(AIM OF THE TASK) Find the word "copy" in the records below. List each line containing it.

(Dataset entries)

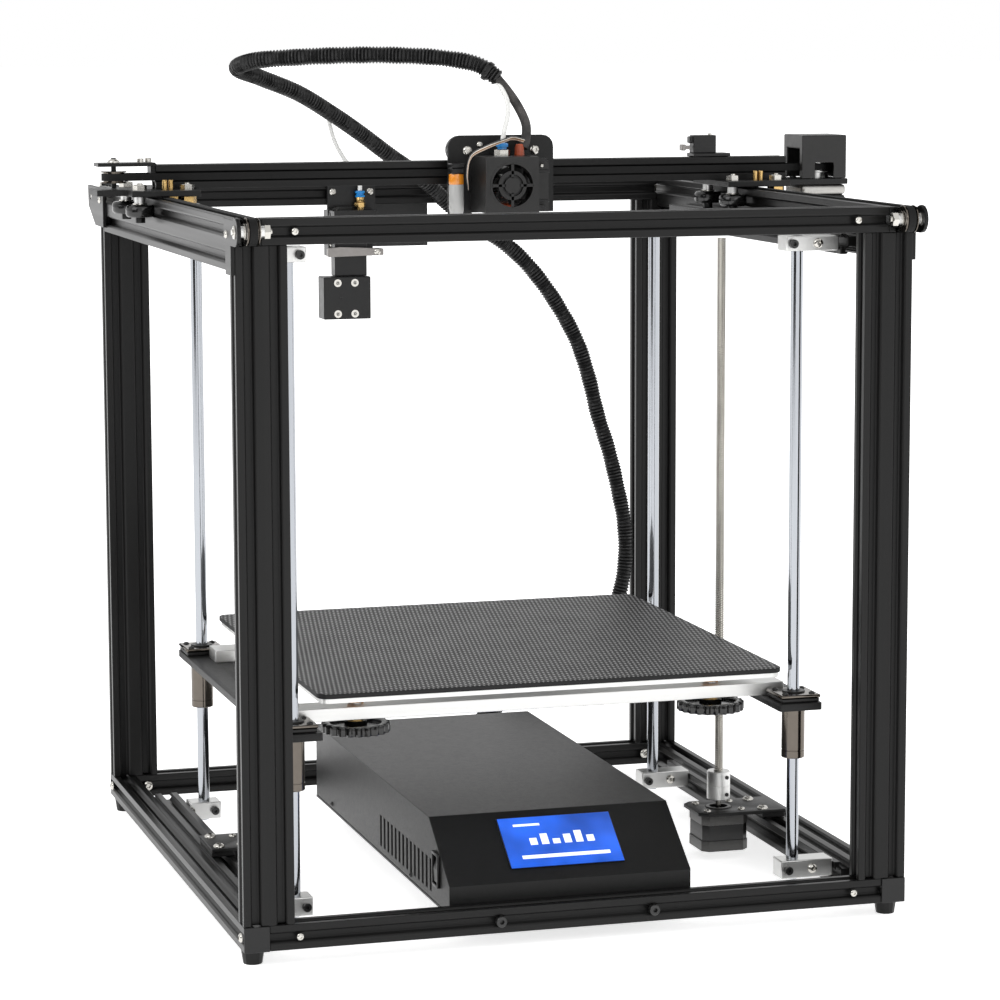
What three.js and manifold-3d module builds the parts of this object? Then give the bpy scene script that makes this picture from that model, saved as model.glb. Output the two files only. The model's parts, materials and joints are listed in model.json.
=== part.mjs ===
// Large cube-frame 3-D printer: a slotted-rail frame, a bed lifted by two screws, a gantry on belts.
// Units are millimetres, +X is the machine's right, +Y its rear, +Z up.  The frame is laid out about
// its own middle with the feet at z = 0, and the whole group is centred on its footprint at the end.
import * as THREE from 'three';
import * as BufferGeometryUtils from 'three/addons/utils/BufferGeometryUtils.js';
import Module from 'manifold-3d';

const wasm = await Module();
wasm.setup();

// ---- driving dimensions ----
const FRAME = { width: 544, depth: 580, foot: 12, post: 520 };
const RAIL = 20; // one cell of the slotted rail
const GAP = 0.3; // left between pieces that only rest on each other
const HALF_W = FRAME.width / 2;
const HALF_D = FRAME.depth / 2;
const BASE_TOP = FRAME.foot + RAIL;
const POST_TOP = BASE_TOP + FRAME.post;
const FRAME_TOP = POST_TOP + RAIL;

const LIFT = { x: -8.8, y: -49, half: 208.8, rodSpan: 352, rod: 5, screw: 4, screwTop: 535 };
const BED = { x: -8.5, width: 384, depth: 386, glassTop: 200.5, glass: 4, plate: 4, knob: 28, knobX: 149.5, knobY: 138 };
const CARRY = { top: 170.5, thick: 6, inner: 189, outer: 224, front: -247, rear: 147, bearing: 9.5, drop: 48 };
const LIFT_RAIL_RISE = 3; // how far the lift's lower rails stand above the base rails
const GANTRY = { y: 70, beamLow: 579, wheel: 12, wheelOff: 10, spacing: 32, left: -264, right: 300 };
const HEAD = { x: 33, plateY: 48, low: 555, high: 621, width: 94 };
const BELT = { width: 6, thick: 1.4, pulley: 9 };
const IDLER_Y = -303;
const SHAFT_Y = 322;
const AXLE_Z = 563; // height of the Y belt's pulleys
const MOTOR = 42;
const ROUND = 14; // sides of a turned piece

// ---- finishes ----
const finish = (color, roughness, metalness) => new THREE.MeshStandardMaterial({ color, roughness, metalness });
const PAINT = {
  anodised: finish(0x26272a, 0.45, 0.7),
  sheet: finish(0x202124, 0.6, 0.2),
  plastic: finish(0x17181a, 0.55, 0),
  bright: finish(0xb9bbbd, 0.35, 0.9),
  chrome: finish(0xd4d6d9, 0.12, 1),
  glass: finish(0x3a3b3d, 0.25, 0),
  rubber: finish(0x141414, 0.85, 0),
  brass: finish(0xb08a45, 0.3, 1),
  screen: finish(0x1c6fe0, 0.2, 0),
  motor: finish(0x1b1b1d, 0.5, 0.4),
  probe: finish(0xe8e2d2, 0.5, 0),
};

// ---- solids ----
/** Turns a closed geometry into a solid that can be joined and cut. */
function solid(geometry) {
  const bare = geometry.clone();
  bare.deleteAttribute('normal');
  bare.deleteAttribute('uv');
  const merged = BufferGeometryUtils.mergeVertices(bare, 1e-4);
  return new wasm.Manifold(new wasm.Mesh({
    numProp: 3,
    vertProperties: new Float32Array(merged.attributes.position.array),
    triVerts: new Uint32Array(merged.index.array),
  }));
}

/** Turns a solid back into a geometry. */
function shell(body) {
  const mesh = body.getMesh();
  const geometry = new THREE.BufferGeometry();
  geometry.setAttribute('position', new THREE.BufferAttribute(new Float32Array(mesh.vertProperties), 3));
  geometry.setIndex(new THREE.BufferAttribute(new Uint32Array(mesh.triVerts), 1));
  geometry.computeVertexNormals();
  return geometry;
}

const join = (...parts) => shell(parts.map(solid).reduce((whole, next) => whole.add(next)));
const cut = (body, ...tools) => shell(tools.map(solid).reduce((whole, next) => whole.subtract(next), solid(body)));

/** A block between two corners. */
function block(x0, x1, y0, y1, z0, z1) {
  return new THREE.BoxGeometry(x1 - x0, y1 - y0, z1 - z0)
    .translate((x0 + x1) / 2, (y0 + y1) / 2, (z0 + z1) / 2);
}

/** A round bar whose axis runs along the named direction, from low to high. */
function bar(axis, radius, low, high, a, b, sides = 12) {
  const round = new THREE.CylinderGeometry(radius, radius, high - low, sides);
  const middle = (low + high) / 2;
  if (axis === 'x') return round.rotateZ(-Math.PI / 2).translate(middle, a, b);
  if (axis === 'y') return round.translate(a, middle, b);
  return round.rotateX(Math.PI / 2).translate(a, b, middle);
}

/** Extrudes a flat outline and stands its thickness along the named axis. */
function plate(outline, axis, low, high, holes = []) {
  const shape = new THREE.Shape(outline.map(([u, v]) => new THREE.Vector2(u, v)));
  for (const [u, v, r] of holes) shape.holes.push(new THREE.Path().absarc(u, v, r, 0, 2 * Math.PI, true));
  const slab = new THREE.ExtrudeGeometry(shape, { depth: high - low, bevelEnabled: false, curveSegments: 8 });
  slab.translate(0, 0, low);
  if (axis === 'z') return slab;
  if (axis === 'x') return slab.applyMatrix4(new THREE.Matrix4().set(0, 0, 1, 0, 1, 0, 0, 0, 0, 1, 0, 0, 0, 0, 0, 1));
  return slab.applyMatrix4(new THREE.Matrix4().set(1, 0, 0, 0, 0, 0, -1, 0, 0, 1, 0, 0, 0, 0, 0, 1))
    .translate(0, low + high, 0);
}

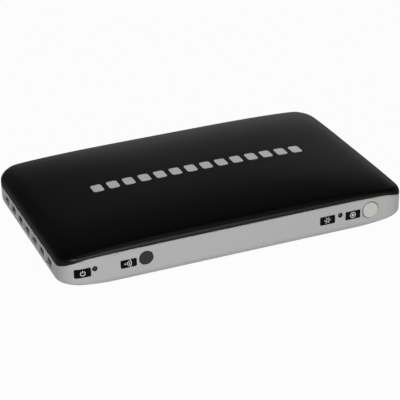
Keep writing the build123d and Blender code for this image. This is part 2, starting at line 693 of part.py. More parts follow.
with BuildPart() as switch_cover:
    with BuildSketch(Plane.XY.offset(BOARD_TOP)):
        with Locations((BUTTON_X, SWITCH_FRONT - SWITCH_COVER)):
            Rectangle(SWITCH_WIDTH + 2 * SWITCH_COVER, SWITCH_DEPTH, align=(Align.CENTER, Align.MIN))
        with Locations((BUTTON_X, SWITCH_FRONT)):
            Rectangle(SWITCH_WIDTH, SWITCH_DEPTH, align=(Align.CENTER, Align.MIN), mode=Mode.SUBTRACT)
    extrude(amount=BUTTON_Z + SWITCH_ABOVE_BUTTON - BOARD_TOP)
    with BuildSketch(front_plane(SWITCH_FRONT)):
        with Locations((BUTTON_X, BUTTON_Z)):
            Circle(PLUNGER_RADIUS + PLUNGER_CLEARANCE)
    extrude(amount=SWITCH_COVER, mode=Mode.SUBTRACT)
save(switch_cover.part, "tact_switch_cover")

# Infrared window in the front wall and the receiver that looks through it
with BuildPart() as ir_window:
    with BuildSketch(front_plane(FRONT_INNER)):
        with Locations((WINDOW_X, WINDOW_Z)):
            Circle(WINDOW_RADIUS)
    extrude(amount=CASE_WALL - WINDOW_RECESS)
    fillet(ir_window.faces().sort_by(Axis.Y)[0].edges(), WINDOW_RECESS)
    with BuildSketch(front_plane(FRONT_INNER + WINDOW_FLANGE_THICKNESS)):
        with Locations((WINDOW_X, WINDOW_Z)):
            Circle(WINDOW_RADIUS + WINDOW_FLANGE)
    extrude(amount=WINDOW_FLANGE_THICKNESS)
save(ir_window.part, "ir_window")

receiver_front = BOARD_FRONT + RECEIVER_EDGE_GAP
receiver_nose = FRONT_INNER + WINDOW_FLANGE_THICKNESS + SIGHT_GAP
with BuildPart() as ir_receiver:
    with BuildSketch(Plane.XY.offset(BOARD_TOP)):
        with Locations((WINDOW_X, receiver_front)):
            Rectangle(RECEIVER_WIDTH, RECEIVER_DEPTH, align=(Align.CENTER, Align.MIN))
    extrude(amount=WINDOW_Z + RECEIVER_ABOVE_WINDOW - BOARD_TOP)
    with BuildSketch(front_plane(receiver_front)):
        with Locations((WINDOW_X, WINDOW_Z)):
            Circle(RECEIVER_DOME)
    extrude(amount=receiver_front - receiver_nose)
    fillet(ir_receiver.faces().sort_by(Axis.Y)[0].edges(), RECEIVER_DOME_EDGE)
save(ir_receiver.part, "ir_receiver")

# Lights: a clear pipe in the wall and an emitter behind it
light_pipe("power_light_pipe", ON_LIGHT_X)
light_pipe("rec_light_pipe", REC_LIGHT_X)
led("power_led", ON_LIGHT_X)
led_back = led("rec_led", REC_LIGHT_X)
led_legs((ON_LIGHT_X, REC_LIGHT_X), led_back)

# Sockets
hdmi_socket("hdmi_in", HDMI_IN_X)
hdmi_socket("hdmi_out", HDMI_OUT_X)

with BuildPart() as usb_shell:
    with BuildSketch(front_plane(MOUTH)):
        with Locations((USB_X, USB_Z)):
            Rectangle(USB_WIDTH + 2 * USB_SHELL, USB_HEIGHT + 2 * USB_SHELL)
            Rectangle(USB_WIDTH, USB_HEIGHT, mode=Mode.SUBTRACT)
    extrude(amount=USB_DEPTH)
save(usb_shell.part, "usb_shell")

usb_tongue_z = USB_Z + USB_HEIGHT / 2 - USB_TONGUE_THICKNESS
with BuildPart() as usb_tongue:
    with BuildSketch(front_plane(MOUTH - USB_DEPTH + USB_BACK)):
        with Locations((USB_X, USB_Z)):
            Rectangle(USB_WIDTH, USB_HEIGHT)
    extrude(amount=USB_BACK)
    with BuildSketch(front_plane(MOUTH - USB_TONGUE_RECESS)):
        with Locations((USB_X, usb_tongue_z)):
            Rectangle(USB_TONGUE_WIDTH, USB_TONGUE_THICKNESS, align=(Align.CENTER, Align.MIN))
    extrude(amount=USB_DEPTH - USB_TONGUE_RECESS - USB_BACK)
save(usb_tongue.part, "usb_tongue")

with BuildPart() as usb_contacts:
    with BuildSketch(front_plane(MOUTH - 2 * USB_TONGUE_RECESS)):
        for contact_x in USB_CONTACT_PLACES:
            with Locations((USB_X + contact_x, usb_tongue_z)):
                Rectangle(USB_CONTACT_WIDTH, CONTACT_THICKNESS, align=(Align.CENTER, Align.MAX))
    extrude(amount=CONTACT_LENGTH)
save(usb_contacts.part, "usb_contacts")

with BuildPart() as mic_housing:
    with BuildSketch(front_plane(HOUSING_FACE)):
        with Locations((MIC_X, MIC_Z)):
            Rectangle(MIC_HOUSING_WIDTH, MIC_HOUSING_HEIGHT)
    extrude(amount=MIC_HOUSING_DEPTH)
    with BuildSketch(front_plane(HOUSING_FACE)):
        with Locations((MIC_X, MIC_Z)):
            Circle(MIC_BORE)
    extrude(amount=MIC_HOUSING_DEPTH - JACK_BACK, mode=Mode.SUBTRACT)
save(mic_housing.part, "mic_jack_housing")

with BuildPart() as mic_bush:
    with BuildSketch(front_plane(MOUTH)):
        with Locations((MIC_X, MIC_Z)):
            Circle(MIC_BUSH_RADIUS)
            Circle(MIC_BORE, mode=Mode.SUBTRACT)
    extrude(amount=MOUTH - HOUSING_FACE)
    chamfer(mic_bush.faces().sort_by(Axis.Y)[-1].outer_wire().edges(), SOCKET_PROUD / 2)
save(mic_bush.part, "mic_jack_bush")

with BuildPart() as power_jack:
    with BuildSketch(front_plane(HOUSING_FACE)):
        with Locations((DC_X, DC_Z)):
            Rectangle(DC_HOUSING_WIDTH, DC_HOUSING_HEIGHT)
    extrude(amount=DC_HOUSING_DEPTH)
    with BuildSketch(front_plane(REAR)):
        with Locations((DC_X, DC_Z)):
            Circle(DC_COLLAR_RADIUS)
    extrude(amount=REAR - HOUSING_FACE)
    with BuildSketch(front_plane(REAR)):
        with Locations((DC_X, DC_Z)):
            Circle(DC_BORE)
    extrude(amount=REAR - HOUSING_FACE + DC_HOUSING_DEPTH - JACK_BACK, mode=Mode.SUBTRACT)
save(power_jack.part, "dc_jack_housing")

with BuildPart() as power_pin:
    with BuildSketch(front_plane(REAR - DC_PIN_RECESS)):
        with Locations((DC_X, DC_Z)):
            Circle(DC_PIN_RADIUS)
    extrude(amount=REAR - DC_PIN_RECESS - HOUSING_FACE + DC_HOUSING_DEPTH - JACK_BACK)
    fillet(power_pin.faces().sort_by(Axis.Y)[-1].edges(), DC_PIN_RADIUS / 2)
save(power_pin.part, "dc_jack_pin")

# Encoder with its thermal pad and finned heat sink
chip("encoder_chip", (ENCODER_X, ENCODER_Y), ENCODER_SIZE, ENCODER_SIZE, ENCODER_HEIGHT)
with BuildPart() as thermal_pad:
    with BuildSketch(Plane.XY.offset(BOARD_TOP + ENCODER_HEIGHT)):
        with Locations((ENCODER_X, ENCODER_Y)):
            Rectangle(PAD_SIZE, PAD_SIZE)
    extrude(amount=PAD_THICKNESS)
save(thermal_pad.part, "thermal_pad")

fin_pitch = (SINK_SIZE - SINK_FIN_THICKNESS) / (SINK_FIN_COUNT - 1)
with BuildPart() as heat_sink:
    with BuildSketch(Plane.XY.offset(BOARD_TOP + ENCODER_HEIGHT + PAD_THICKNESS)):
        with Locations((ENCODER_X, ENCODER_Y)):
            Rectangle(SINK_SIZE, SINK_SIZE)
    extrude(amount=SINK_BASE)
    with BuildSketch(Plane.XY.offset(BOARD_TOP + ENCODER_HEIGHT + PAD_THICKNESS + SINK_BASE)):
        with Locations((ENCODER_X, ENCODER_Y)):
            with GridLocations(fin_pitch, 0, SINK_FIN_COUNT, 1):
                Rectangle(SINK_FIN_THICKNESS, SINK_SIZE)
    extrude(amount=SINK_FIN_HEIGHT)
save(heat_sink.part, "heat_sink")

# The other chips
for memory_name, side in (("rear", 1), ("front", -1)):
    memory_place = (ENCODER_X - ENCODER_TO_MEMORY, ENCODER_Y + side * MEMORY_SPREAD)
    chip(f"memory_chip_{memory_name}", memory_place, MEMORY_WIDTH, MEMORY_DEPTH, MEMORY_HEIGHT)
flash_place = (ENCODER_X - ENCODER_TO_FLASH, BOARD_FRONT + FLASH_FROM_EDGE)
chip("flash_chip", flash_place, FLASH_WIDTH, FLASH_DEPTH, FLASH_HEIGHT)
for chip_name, chip_x, chip_size in (
    ("hdmi_receiver_chip", HDMI_IN_X, RECEIVER_CHIP_SIZE),
    ("hdmi_driver_chip", HDMI_OUT_X, DRIVER_CHIP_SIZE),
    ("audio_codec_chip", MIC_X, CODEC_SIZE),
):
    chip(chip_name, (chip_x, REAR_CHIPS_Y), chip_size, chip_size, SMALL_CHIP_HEIGHT)

# Crystal can, inductors and capacitors
with BuildPart() as crystal:
    with BuildSketch(Plane.XY.offset(BOARD_TOP)):
        with Locations((ENCODER_X + ENCODER_TO_CRYSTAL, BOARD_FRONT + CRYSTAL_FROM_EDGE)):
            SlotOverall(CRYSTAL_WIDTH, CRYSTAL_DEPTH)
    extrude(amount=CRYSTAL_HEIGHT)
    fillet(crystal.faces().sort_by(Axis.Z)[-1].edges(), CRYSTAL_HEIGHT / 8)
save(crystal.part, "crystal")

with BuildPart() as inductors:
    with BuildSketch(Plane.XY.offset(BOARD_TOP)):
        with Locations((DC_X - DC_TO_INDUCTORS, ENCODER_Y)):
            with GridLocations(0, INDUCTOR_PITCH, 1, 2):
                RectangleRounded(INDUCTOR_SIZE, INDUCTOR_SIZE, INDUCTOR_CORNER)
    extrude(amount=INDUCTOR_HEIGHT)
save(inductors.part, "power_inductors")

with BuildPart() as capacitors:
    with BuildSketch(Plane.XY.offset(BOARD_TOP)):
        with Locations((DC_X + DC_TO_CAPACITORS, 0)):
            with GridLocations(0, CAPACITOR_PITCH, 1, 2):
                Rectangle(2 * CAPACITOR_RADIUS, 2 * CAPACITOR_RADIUS)
    extrude(amount=CAPACITOR_BASE)
    with BuildSketch(Plane.XY.offset(BOARD_TOP + CAPACITOR_BASE)):
        with Locations((DC_X + DC_TO_CAPACITORS, 0)):
            with GridLocations(0, CAPACITOR_PITCH, 1, 2):
                Circle(CAPACITOR_RADIUS - CAPACITOR_GROOVE)
    extrude(amount=CAPACITOR_GROOVE)
    with BuildSketch(Plane.XY.offset(BOARD_TOP + CAPACITOR_BASE + CAPACITOR_GROOVE)):
        with Locations((DC_X + DC_TO_CAPACITORS, 0)):
            with GridLocations(0, CAPACITOR_PITCH, 1, 2):
                Circle(CAPACITOR_RADIUS)
    extrude(amount=CAPACITOR_HEIGHT - CAPACITOR_BASE - CAPACITOR_GROOVE)
    fillet(capacitors.faces().group_by(Axis.Z)[-1].edges(), CAPACITOR_GROOVE)
save(capacitors.part, "filter_capacitors")
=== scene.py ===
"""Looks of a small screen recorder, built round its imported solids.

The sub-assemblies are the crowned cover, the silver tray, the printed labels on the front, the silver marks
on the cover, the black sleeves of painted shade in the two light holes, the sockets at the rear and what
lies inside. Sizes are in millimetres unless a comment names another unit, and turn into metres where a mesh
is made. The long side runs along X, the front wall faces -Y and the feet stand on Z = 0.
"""

import json
import logging
import math
from dataclasses import dataclass
from functools import cache
from typing import Callable, Iterable

import bpy
from bpy.types import Material, Node, NodeOutputs, NodeSocket, NodeTree, Object
from mathutils import Matrix, Vector

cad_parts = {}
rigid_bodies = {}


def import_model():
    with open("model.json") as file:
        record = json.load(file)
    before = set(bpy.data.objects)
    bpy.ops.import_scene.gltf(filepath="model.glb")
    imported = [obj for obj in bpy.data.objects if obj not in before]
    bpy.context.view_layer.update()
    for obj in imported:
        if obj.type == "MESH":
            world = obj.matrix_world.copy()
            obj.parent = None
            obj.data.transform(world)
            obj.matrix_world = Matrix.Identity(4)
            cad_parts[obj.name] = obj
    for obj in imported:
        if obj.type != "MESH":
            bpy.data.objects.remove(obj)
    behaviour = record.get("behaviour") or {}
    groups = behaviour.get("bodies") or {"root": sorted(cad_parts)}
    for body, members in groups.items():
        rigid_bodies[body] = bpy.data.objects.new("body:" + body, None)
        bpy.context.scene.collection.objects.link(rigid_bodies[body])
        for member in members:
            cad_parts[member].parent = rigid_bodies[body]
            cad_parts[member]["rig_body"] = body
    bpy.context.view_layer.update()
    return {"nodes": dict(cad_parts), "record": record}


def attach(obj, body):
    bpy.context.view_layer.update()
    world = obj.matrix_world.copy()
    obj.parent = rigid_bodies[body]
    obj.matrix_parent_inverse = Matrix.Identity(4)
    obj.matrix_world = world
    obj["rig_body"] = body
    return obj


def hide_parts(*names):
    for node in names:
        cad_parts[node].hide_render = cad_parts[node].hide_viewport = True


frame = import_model()

MM = 0.001
MERGE_DISTANCE = 0.002
LOG = logging.getLogger("recorder")

Pair = tuple[float, float]
Triple = tuple[float, float, float]
Colour = tuple[float, float, float, float]
Sources = dict[str | int, object]


# Hand tools for meshes


def pick(piece: Object) -> None:
    """Makes one piece the only selected object and the active one."""
    bpy.ops.object.select_all(action="DESELECT")
    piece.select_set(True)
    bpy.context.view_layer.objects.active = piece


def edit(piece: Object, kind: str = "FACE", action: str = "SELECT") -> None:
    """Opens a piece in edit mode, to select VERT, EDGE or FACE, with all of it selected or nothing."""
    pick(piece)
    bpy.ops.object.mode_set(mode="EDIT")
    bpy.ops.mesh.select_mode(type=kind)
    bpy.ops.mesh.select_all(action=action)


def leave() -> None:
    """Goes back from edit mode to object mode."""
    bpy.ops.object.mode_set(mode="OBJECT")


def work(piece: Object, operator: Callable, kind: str = "FACE", **settings: object) -> None:
    """Runs one mesh operator on all of a piece."""
    edit(piece, kind)
    operator(**settings)
    leave()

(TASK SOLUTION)
            world = obj.matrix_world.copy()
    world = obj.matrix_world.copy()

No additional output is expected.